Electro-elastic model for phonon calculations
The vibrations of atoms in a solid material around their equilibrium positions give rise to the quantum-mechanical phonons of the system. Unfortunately, phonon calculations in the DFT framework are very costly, in particular when phonons must be calculated throughout the Brillouin zone of a crystal. It is therefore common to set up an empirical model for the interatomic interactions and calculate the phonons from the model, and use DFT calculations to determine the parameters in the model. In this project, we introduced a mixed Coulomb-Hook model with anisotropic Born effective charges in order to calculate phonons in ionic systems with defects.
The vibrations of atoms in a solid material around their equilibrium positions give rise to the quantum-mechanical phonons of the system. Fortunately, the vibrational frequency in the quantum-mechanical and classical theory are the same in the harmonic approximation, i.e., when only the curvature of the energy surface at the equilibrium positions are considered. This gives a direct link between the phonon modes in the system and the total energy surface as calculated e.g. from density-functional theory, our work horse in ab initio electronic structure theory. Yet, phonon calculations in the DFT framework are very costly, in particular when phonons must be calculated throughout the Brillouin zone of a crystal.
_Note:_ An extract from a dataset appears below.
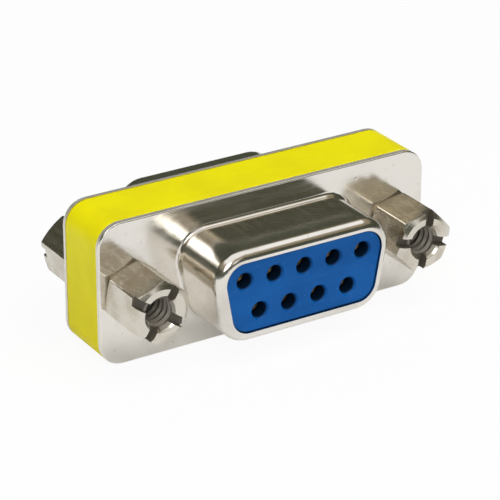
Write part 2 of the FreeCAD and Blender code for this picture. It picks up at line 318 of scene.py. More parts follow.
@dataclass(frozen=True)
class NickelSheet:
    """Bright nickel on drawn steel: draw lines on the shell, a rolled grain and dull sheared edges.

    The plates' sides are sheared as far out as the edge line, which is measured from the adapter's
    middle. In every finish a scale is in features per metre, and other lengths are in millimetres.
    """

    bright: Colour = (0.86, 0.825, 0.765)
    stained: Colour = (0.60, 0.565, 0.50)
    cloud_scale: float = 220.0
    draw_scale: float = 2600.0
    draw_stretch: Triple = (1.0, 0.06, 1.0)
    roll_scale: float = 1500.0
    roll_stretch: Triple = (0.12, 1.0, 1.0)
    speck_scale: float = 900.0
    smoothest: float = 0.10
    dullest: float = 0.22
    edge_line: float = 2.83
    edge_blur: float = 0.04
    edge_metal: float = 0.75
    edge_dulling: float = 0.3
    relief: float = 0.004

    def material(self, name: str) -> bpy.types.Material:
        """Make the finish.

        Args:
            name: The material's name.

        Returns:
            The finished material.
        """
        graph = FinishGraph(name)
        cloud = graph.noise(self.cloud_scale, detail=4.0)
        along_draw, along_roll = map(graph.stretched, (self.draw_stretch, self.roll_stretch))
        drawn = graph.noise(self.draw_scale, along_draw, detail=4.0, rough=0.7)
        rolled = graph.noise(self.roll_scale, along_roll, detail=3.0, rough=0.65)
        specks = graph.remap(graph.pits(self.speck_scale), 0.05, 0.16, 1.0, 0.0)
        wall = graph.remap(graph.facing("Y"), 0.2, 0.6, 1.0, 0.0)
        plate = graph.maths("SUBTRACT", 1.0, wall)
        grain = graph.plus(graph.times(drawn, wall), graph.times(rolled, plate))
        tint = graph.plus(graph.remap(cloud, 0.45, 0.75, 0.0, 0.5), graph.times(specks, 0.35))
        colour = graph.blend(tint, self.bright, self.stained)
        worn = graph.plus(graph.times(grain, 0.6), graph.times(cloud, 0.4))
        reach = graph.maths("ABSOLUTE", graph.axis("Y"))
        line = self.edge_line * MILLIMETRE
        nearer = (self.edge_line - self.edge_blur) * MILLIMETRE
        sheared = graph.times(wall, graph.remap(reach, nearer, line, 1.0, 0.0))
        metal = graph.remap(sheared, 0.0, 1.0, 1.0, self.edge_metal)
        graph.link(metal, graph.shader.inputs["Metallic"])
        polish = graph.remap(worn, 0.3, 0.7, self.smoothest, self.dullest)
        roughness = graph.plus(polish, graph.times(sheared, self.edge_dulling))
        height = graph.maths("SUBTRACT", grain, graph.times(specks, 0.8))
        return graph.finish(colour, roughness, height, self.relief)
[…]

However, a full DFT treatment of the phonons is rarely needed. Since the phonons only depend on the interatomic interactions, and these rapidly decay with interatomic distance, it is sufficient to set up an empirical model for the interatomic interactions and calculate the phonons from the model, and use DFT calculations to determine the parameters in the model. The most simple approach is the truncated Hook model, where we introduce a spring constant between nearby atoms. The number of nearby atoms to be included depends - of course - on the decay of the interactions with distance. The model therefore works nicely for metals, but fails in practice for ionic materials where Coulomb interactions between the charged ions mediate long-range interactions. The basic idea of the Coulomb-Hook model, therefore, is to use charge-charge Coulomb interactions in addition to the truncated Hook model. The idea is not new, and has been used in the past to calculate phonons in bulk materials. It is also formally well founded, since the exact DFT phonons can be shown to assume the analytic form of the Coulomb-Hook model. The charges of the model are known as Born effective charges, and can be defined as the change in the system dipole when an atom is displaced from its equilibrium position.
Anisotropic Born charges
What is new in our approach is that we consider anisotropic Born effective charges. They arise when the apparent charge depends on the direction in which the atom is moved. This regularly happens near point defects, where movement towards the defect center can be very different from other directions. The generalization of an isotropic charge model to anisotropic charges is far from trivial when we require that important fundamental properties should be maintained: notably the existence of a well defined energy surface (which implies the symmetry of the Hesse matrix) and translational symmetry (when all atoms move together, the energy must not change).
To solve this issues, we derive our Coulomb interactions from charges and additional dipoles centered on the atoms. The dipoles, in turn, depend on the interatomic distances. We have shown that such a model fulfills the required symmetry properties and is also general enough to allow for a one-to-one mapping to DFT. A systematic way to achieve the necessary parametrization from a few DFT force calculations has also been devised. Last, but not least, we have gone through the lengthy derivation of the analytical Hesse matrix and implemented an efficient calculation using Ewald summation.
The code has been used to calculate phonons of the oxygen vacancy in MgO.